Imagine standing in a voting booth on Election Day. The air is quiet, the hum of fluorescent lights overhead, the scratch of a pencil or the soft beep of a touchscreen your only companions. You look down at the ballot. Two names dominate the page—left or right, blue or red, Democrat or Republican. You pause. A flicker of thought crosses your mind: what about your ideals? Your values? Your vision for the country? But the choice seems simple, forced, inevitable.

Now step back. Consider that this moment—this narrowing of options—is not an accident. It is the product of centuries of design, evolution, and unintended consequences. A structure built into the very skeleton of American democracy. It is a system that shapes everything: campaigns, political identities, polarization, unity, division, and the very way citizens see themselves in relation to power.

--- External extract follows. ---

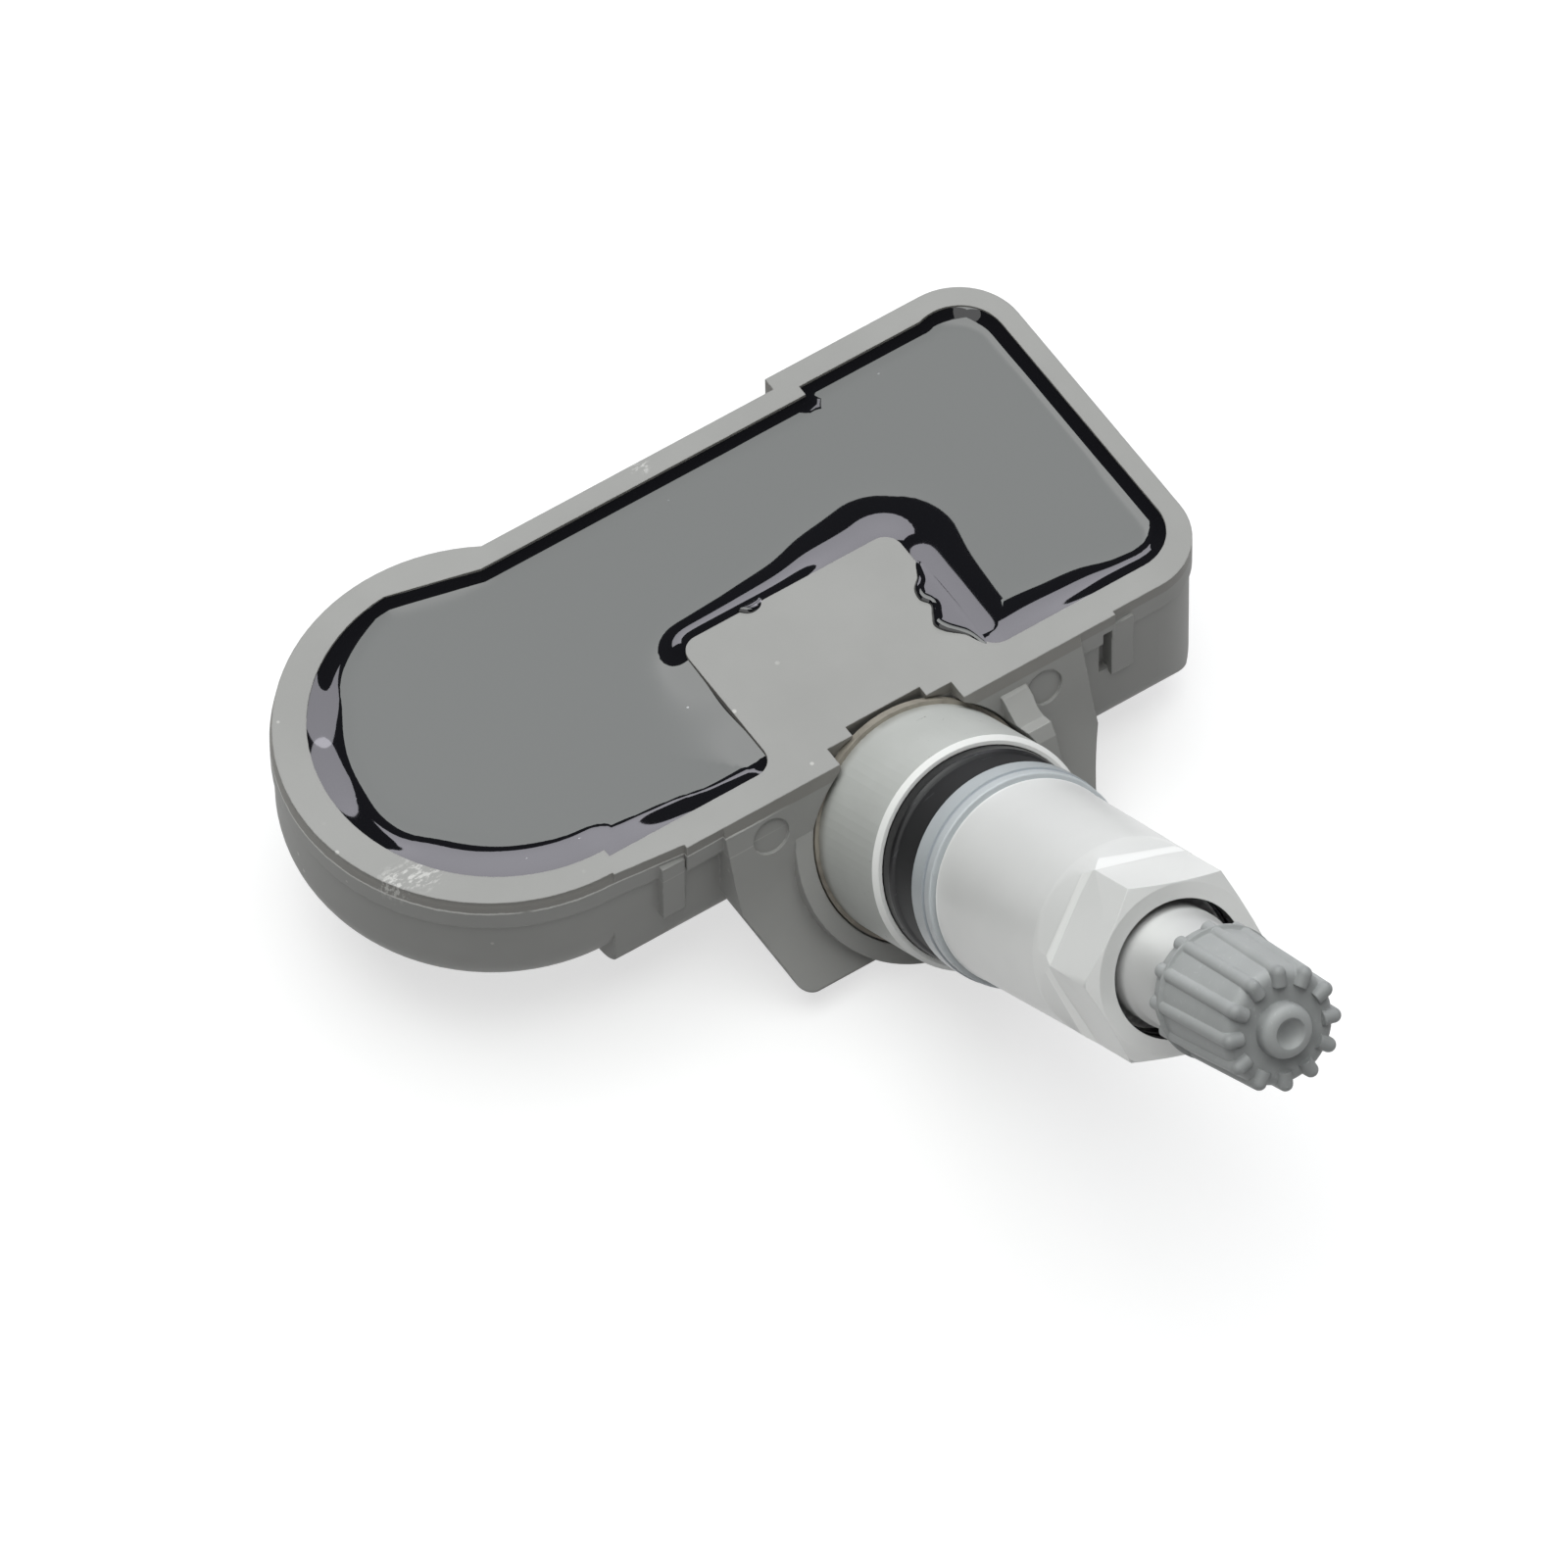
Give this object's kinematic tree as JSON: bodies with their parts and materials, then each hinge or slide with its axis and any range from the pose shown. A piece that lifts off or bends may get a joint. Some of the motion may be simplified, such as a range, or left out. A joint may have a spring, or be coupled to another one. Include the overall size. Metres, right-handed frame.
{
  "type": "tyre pressure sensor",
  "caption": "Clamp-in tyre pressure sensor: potted grey housing on a tilted aluminium valve stem with grommet, slip washer, long hexagon nut, valve core and ribbed plastic cap.",
  "frame": {"origin": "point of the stem axis where the wheel rim bears on the grommet", "axes": "+Z out of the housing's open side, square to its rim; the stem climbs towards -Y; +X towards the housing's flat end"},
  "size_m": [0.068, 0.0837, 0.0411],
  "materials": {
    "grey_resin": "fine moulded grain",
    "black_compound": "glossy cured compound",
    "board_green": "solder mask",
    "plated_steel": "bright plated",
    "chip_black": "matt",
    "copper_wire": "enamelled",
    "tan_ceramic": "fired",
    "tan_metal": "dull, stained",
    "stem_aluminium": "satin turned",
    "nut_aluminium": "satin turned, bright milled flats",
    "washer_plastic": "milky, slightly see-through",
    "black_rubber": "satin rubber",
    "brass_metal": "turned",
    "red_seal": "soft",
    "cap_plastic": "fine moulded grain"
  },
  "bodies": {
    "sensor": {"stem": "stem_aluminium", "housing": "grey_resin", "potting": "black_compound", "circuit_board": "board_green", "battery_cell": "plated_steel", "battery_tab_top": "plated_steel", "battery_tab_bottom": "plated_steel", "sensor_chip": "chip_black", "port_seal": "black_rubber", "crystal": "plated_steel", "coil_core": "chip_black", "coil_winding": "copper_wire", "capacitors": "tan_ceramic", "resistors": "chip_black", "antenna_strip": "plated_steel", "seat_ring": "tan_metal", "fixing_screw": "plated_steel", "grommet": "black_rubber", "core_barrel": "brass_metal", "core_gasket": "red_seal", "core_spring": "plated_steel"},
    "washer": {"slip_washer": "washer_plastic"},
    "nut": {"nut": "nut_aluminium"},
    "cap_carrier": {"cap_seal": "black_rubber"},
    "cap": {"cap": "cap_plastic"},
    "valve_pin": {"core_pin": "brass_metal", "pin_seal": "black_rubber"}
  },
  "joints": [
    {"name": "nut_travel", "type": "slide", "parent": "sensor", "child": "washer", "axis": [0, -0.8536, 0.521], "range_m": [0, 0.004]},
    {"name": "nut_turn", "type": "hinge", "parent": "washer", "child": "nut", "pos_m": [0, 0, 0], "axis": [0, -0.8536, 0.521], "range_deg": [0, 1440]},
    {"name": "cap_travel", "type": "slide", "parent": "sensor", "child": "cap_carrier", "axis": [0, -0.8536, 0.521], "range_m": [0, 0.00555]},
    {"name": "cap_turn", "type": "hinge", "parent": "cap_carrier", "child": "cap", "pos_m": [0, 0, 0], "axis": [0, -0.8536, 0.521], "range_deg": [0, 2520]},
    {"name": "pin_press", "type": "slide", "parent": "sensor", "child": "valve_pin", "axis": [0, 0.8536, -0.521], "range_m": [0, 0.0012], "stiffness_N_per_m": 1000, "deforming": ["core_spring"]}
  ],
  "couplings": [
    {"joint": "nut_turn", "follows": "nut_travel", "rad_per_m": 6283.2},
    {"joint": "cap_turn", "follows": "cap_travel", "rad_per_m": 7913.3}
  ]
}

The Founders, the architects of the American experiment, feared what this structure might produce. In his 1796 Farewell Address, George Washington warned that political parties, "however they may now and then answer popular ends," would likely become tools through which ambitious figures could "subvert the power of the people." James Madison wrote in Federalist No. 10 that "liberty is to faction what air is to fire," recognizing that human passions could ignite political divisions threatening the common good. Even Thomas Jefferson, while pragmatic about the inevitability of parties, warned that divided interests could fracture the republic if left unchecked. Yet, despite their foresight, political parties emerged almost immediately—even before Washington left office—embedding themselves into the fabric of American governance.

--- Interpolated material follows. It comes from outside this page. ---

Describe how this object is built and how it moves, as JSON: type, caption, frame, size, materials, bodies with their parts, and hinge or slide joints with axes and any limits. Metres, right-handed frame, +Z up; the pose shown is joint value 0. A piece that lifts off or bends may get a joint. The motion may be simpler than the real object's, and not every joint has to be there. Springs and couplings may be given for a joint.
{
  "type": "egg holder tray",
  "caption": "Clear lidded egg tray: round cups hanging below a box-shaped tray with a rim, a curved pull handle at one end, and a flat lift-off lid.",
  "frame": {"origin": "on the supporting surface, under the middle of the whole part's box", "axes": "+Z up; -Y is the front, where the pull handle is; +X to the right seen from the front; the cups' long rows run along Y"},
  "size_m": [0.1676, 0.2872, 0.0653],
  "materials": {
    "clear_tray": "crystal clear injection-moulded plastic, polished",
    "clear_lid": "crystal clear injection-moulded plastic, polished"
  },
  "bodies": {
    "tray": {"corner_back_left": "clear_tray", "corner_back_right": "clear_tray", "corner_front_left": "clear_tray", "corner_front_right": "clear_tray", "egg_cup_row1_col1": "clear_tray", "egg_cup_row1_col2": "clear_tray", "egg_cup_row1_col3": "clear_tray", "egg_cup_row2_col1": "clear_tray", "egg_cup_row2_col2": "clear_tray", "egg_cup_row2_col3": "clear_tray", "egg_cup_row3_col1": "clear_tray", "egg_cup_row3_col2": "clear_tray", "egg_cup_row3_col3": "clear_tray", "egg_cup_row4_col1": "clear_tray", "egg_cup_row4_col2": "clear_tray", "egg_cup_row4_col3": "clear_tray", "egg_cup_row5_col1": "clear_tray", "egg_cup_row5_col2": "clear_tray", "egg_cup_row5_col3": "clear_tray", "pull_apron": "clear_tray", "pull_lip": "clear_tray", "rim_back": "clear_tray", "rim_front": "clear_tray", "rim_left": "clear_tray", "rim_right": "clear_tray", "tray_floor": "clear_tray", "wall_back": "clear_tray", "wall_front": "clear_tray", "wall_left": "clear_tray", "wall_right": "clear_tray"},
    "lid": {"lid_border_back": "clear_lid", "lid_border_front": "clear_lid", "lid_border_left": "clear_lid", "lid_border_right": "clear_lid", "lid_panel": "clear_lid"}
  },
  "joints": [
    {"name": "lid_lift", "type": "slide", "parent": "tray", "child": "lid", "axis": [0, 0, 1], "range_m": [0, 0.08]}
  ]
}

Picture early Washington in the 1790s, watching his own cabinet split between Secretary of the Treasury Alexander Hamilton and Secretary of State Thomas Jefferson. The nation's first newspapers filled with partisan vitriol—the Federalist Gazette of the United States attacking Jefferson's Democratic-Republicans, while the opposition National Gazette fired back at Hamilton's faction. A young nation, still fragile, was already being drawn into the rhythm of partisan rivalry—a rivalry that would grow, solidify, and endure, shaping every election that followed.